The Seattle Bowl was a college football bowl game played in 2001 and 2002 between teams from the Atlantic Coast Conference and the Pacific-10 Conference in Seattle. This bowl game was a continuation of the Oahu Bowl which had moved to Seattle. The 2001 game was played at Safeco Field and the 2002 game was played at Seahawks Stadium. The game was discontinued in 2003 when financing could not be secured.

== Bowl history ==
Although December in Seattle is traditionally home to an average temperature of 41° and 2/3 of the days have rain, Oahu Bowl officials sought to move their game to the west coast mainland after the 2000 season. Hawai'i had already hosted the long-standing Aloha Bowl (which also lost its certification after the 2000 season after an aborted attempt to move the bowl to San Francisco) and bowl officials felt that a game with a west coast tie-in could work in the football-friendly city of Seattle. The committee and city also had hoped that the game would add tourist dollars to what is normally the slowest tourism week of the year. The game would match the fifth place teams from the ACC and Pac-10 at Safeco Field.

In 2001 the game was able to secure sponsorship from Jeep and matched the Georgia Tech Yellow Jackets of the ACC against the then 11th ranked nationally Stanford University Cardinal. The Yellow Jackets pulled off the upset win by a score of 24–14 in front of 30,144 fans.

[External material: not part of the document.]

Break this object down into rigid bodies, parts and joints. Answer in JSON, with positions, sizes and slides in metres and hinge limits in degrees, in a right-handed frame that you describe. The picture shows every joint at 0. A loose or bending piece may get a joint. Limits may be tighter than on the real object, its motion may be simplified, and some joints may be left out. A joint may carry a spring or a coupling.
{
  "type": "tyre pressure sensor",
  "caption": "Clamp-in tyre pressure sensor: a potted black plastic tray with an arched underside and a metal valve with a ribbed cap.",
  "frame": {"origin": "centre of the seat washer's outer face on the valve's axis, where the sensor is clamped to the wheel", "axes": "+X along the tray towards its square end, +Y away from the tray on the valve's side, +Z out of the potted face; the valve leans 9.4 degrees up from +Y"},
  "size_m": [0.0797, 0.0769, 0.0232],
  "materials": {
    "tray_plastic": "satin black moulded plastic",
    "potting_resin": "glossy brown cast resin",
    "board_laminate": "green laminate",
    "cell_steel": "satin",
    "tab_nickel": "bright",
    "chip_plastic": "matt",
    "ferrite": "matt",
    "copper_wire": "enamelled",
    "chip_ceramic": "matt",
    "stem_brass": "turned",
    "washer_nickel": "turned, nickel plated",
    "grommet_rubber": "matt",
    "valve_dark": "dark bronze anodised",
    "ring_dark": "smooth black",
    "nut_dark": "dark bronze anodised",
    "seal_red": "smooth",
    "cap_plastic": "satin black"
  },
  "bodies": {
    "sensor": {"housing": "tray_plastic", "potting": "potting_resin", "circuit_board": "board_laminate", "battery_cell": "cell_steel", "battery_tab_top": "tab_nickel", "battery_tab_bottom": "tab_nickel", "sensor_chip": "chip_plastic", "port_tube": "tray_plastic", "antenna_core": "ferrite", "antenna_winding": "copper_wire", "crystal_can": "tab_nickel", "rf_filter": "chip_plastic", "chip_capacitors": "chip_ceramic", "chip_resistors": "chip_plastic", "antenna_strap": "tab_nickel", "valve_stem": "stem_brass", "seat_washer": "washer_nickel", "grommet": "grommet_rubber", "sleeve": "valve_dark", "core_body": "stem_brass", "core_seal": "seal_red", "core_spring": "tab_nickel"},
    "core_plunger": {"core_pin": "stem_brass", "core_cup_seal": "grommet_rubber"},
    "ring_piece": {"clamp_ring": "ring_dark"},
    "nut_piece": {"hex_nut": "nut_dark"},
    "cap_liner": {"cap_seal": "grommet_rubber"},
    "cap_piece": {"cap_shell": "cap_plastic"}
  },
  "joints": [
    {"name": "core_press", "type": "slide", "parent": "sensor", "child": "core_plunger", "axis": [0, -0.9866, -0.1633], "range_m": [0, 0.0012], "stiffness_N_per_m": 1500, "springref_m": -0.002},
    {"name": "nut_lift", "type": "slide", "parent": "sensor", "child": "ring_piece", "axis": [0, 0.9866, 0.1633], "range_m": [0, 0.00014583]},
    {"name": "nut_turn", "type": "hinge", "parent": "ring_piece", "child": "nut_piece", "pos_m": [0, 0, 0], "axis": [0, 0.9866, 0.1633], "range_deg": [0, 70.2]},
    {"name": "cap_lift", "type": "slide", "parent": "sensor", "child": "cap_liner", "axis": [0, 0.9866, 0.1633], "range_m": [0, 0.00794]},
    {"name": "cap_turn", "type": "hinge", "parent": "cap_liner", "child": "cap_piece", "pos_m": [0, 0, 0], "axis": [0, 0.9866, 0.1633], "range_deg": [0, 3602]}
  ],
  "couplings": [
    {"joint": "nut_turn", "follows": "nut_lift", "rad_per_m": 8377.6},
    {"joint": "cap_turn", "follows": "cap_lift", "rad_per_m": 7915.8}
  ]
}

The 2002 game would almost not happen at all. The Seattle Bowl beat an NCAA mandated deadline for a letter of credit for $1.5 million by less than one hour to insure a second game. The game was moved to its intended home at Seahawks Stadium and would match Oregon against Wake Forest. Wake Forest would win the game by a score of 38–17. The attendance of the game would improve to 38,241, helped by the nearby Oregon Ducks bringing a large contingent of fans. However, the game had increased its payout to $1 million per team and was unable to attract a title sponsor resulting in heavy losses.

After the 2002 game's financial losses it was clear that a 2003 game would be a longshot. Bowl president Terry Daw relinquished ownership of the game and the bowl would miss two deadlines imposed by the NCAA to provide a $1.5 million letter of credit. Further in April, 2003 it was reported that the bowl game was being sued by the Mountain West Conference and the company who purchased the bowl game from Daw, known as Pro Sports & Entertainment Inc., was discovered to not have had a valid business since 2001. The Mountain West had originally contracted to send its Number 4 team to the bowl in 2002 and pledged $250,000 to the bowl to secure its spot. The Conference did not produce a 4th bowl eligible team for the season and as such Oregon was picked as a replacement. The lawsuit claims that the $250,000 was never returned to the Conference as per the terms of the contract.

After Pro Sports & Entertainment was unable to secure a primary sponsor for the game, the bowl was not renewed by the NCAA for the 2003 bowl season.

==Game results==
Rankings are based on the AP Poll prior to the game being played.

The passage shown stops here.